ACC Commissioner John Swofford said Friday that the stalled efforts to repeal North Carolina's House Bill 2 have the league waiting and hoping for a change but that time constraints have caused the conference to begin making plans for moving more championship events out of the state.
"We haven't made definitive plans," Swofford told the News & Record, "but we've laid some groundwork for it if we do have to move. We'd be remiss if we didn't."
The ACC pulled all 10 of its neutral-site league championships scheduled for North Carolina in 2016 and 2017, following the NCAA's lead of removing its national tournaments from the state in response to HB 2.
Greensboro was scheduled to host the first two rounds of the NCAA men's basketball tournament this month. Those games were moved to Greenville, S.C.
The ACC women's basketball tournament, held in Greensboro for the past 17 years, is being played this week in Conway, S.C.
"The decisions we've made were specifically for 2016-17 and not beyond that," Swofford said.
He said that decisions regarding future championship sites would be made by school presidents but that "nothing has changed" from the league's current stand.
Timing could work against North Carolina, both for NCAA events and even for ACC championships already scheduled to return to the state, including the men's ACC basketball tournaments in Charlotte in 2019 and Greensboro in 2020.
"That's not that far off when you're booking arenas," Swofford said. "We can't wait too long."
The timetable for the NCAA is even more immediate.
The next round of bids for NCAA championships is being reviewed, and the announcement is expected April 18 for the championship sites for 2018-19 through 2021-22. Because of the logistics involved, decisions will get made in the weeks before the official announcement.
Kim Strable, the president of the Greensboro Sports Commission, said he expects a decision by the NCAA about North Carolina possibly as early as next week.
"We think we're looking at mid-March if they're going to pull the North Carolina sites," Strable said. "But it could be even sooner."
The NCAA delayed its announcement from December in hopes that North Carolina legislators and a new governor, Democrat Roy Cooper, could repeal the law signed by then-Gov. Pat McCrory, a Republican.

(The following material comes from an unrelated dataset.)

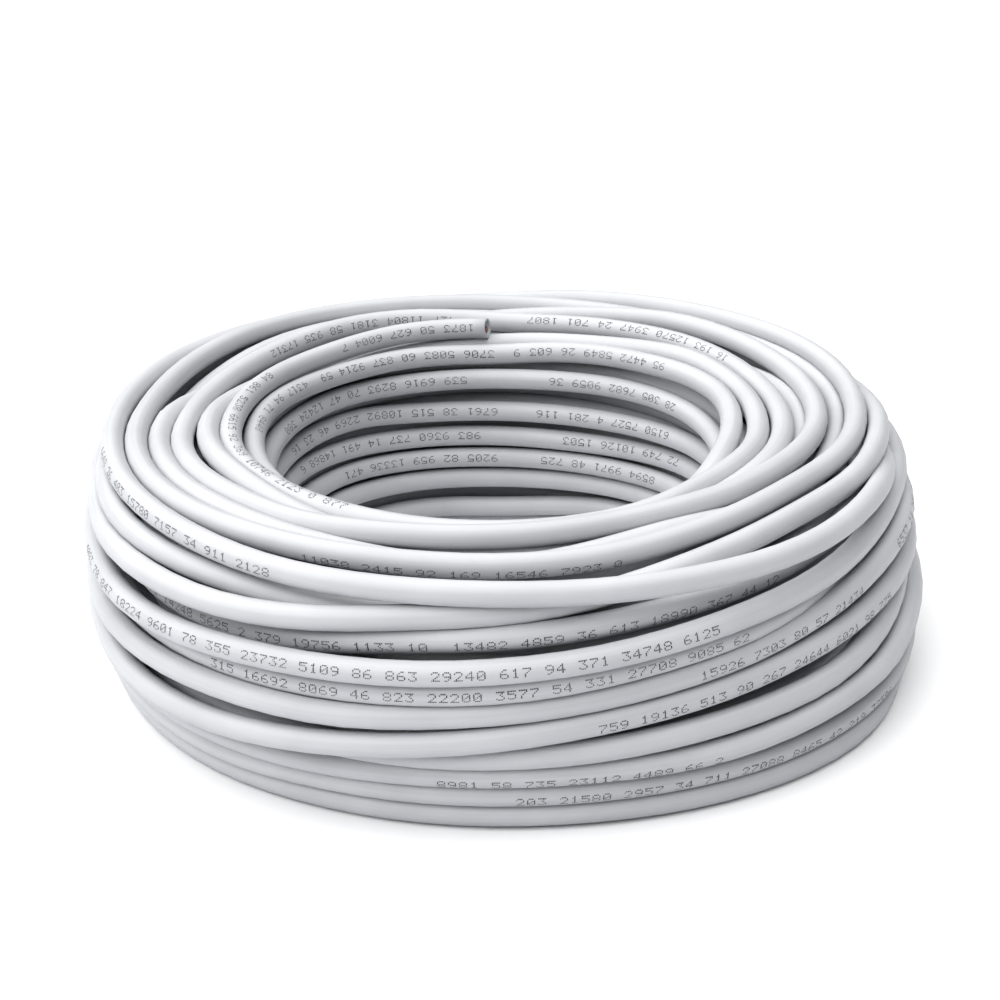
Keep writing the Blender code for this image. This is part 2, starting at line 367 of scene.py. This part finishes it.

"The NCAA really doesn't want to do this," Strable said. "They love North Carolina. They know we do a good job. They've been gracious about this whole thing, but they've put themselves out there and took a stand, and there's no way to really walk back from that."
The ACC could be in a similar situation.
The NCAA board of governors is chaired by Georgia Tech President G.P. "Bud" Peterson. If the NCAA committees make the decision to move on without North Carolina, it seems unlikely that the ACC presidents would then go against Peterson.
Swofford said any decision the ACC makes would be "in the presidents' hands."
That would include the return of the ACC men's basketball tournament to Charlotte in 2019 and to Greensboro in 2020.
"Right now, our hopes are to be back in both places," Swofford said. "There's certainly a desire from a league perspective to have the championships we've awarded to North Carolina."
Time is working against the state now, Strable said.
"I'm an optimist," he said. "But it's hard to be optimistic."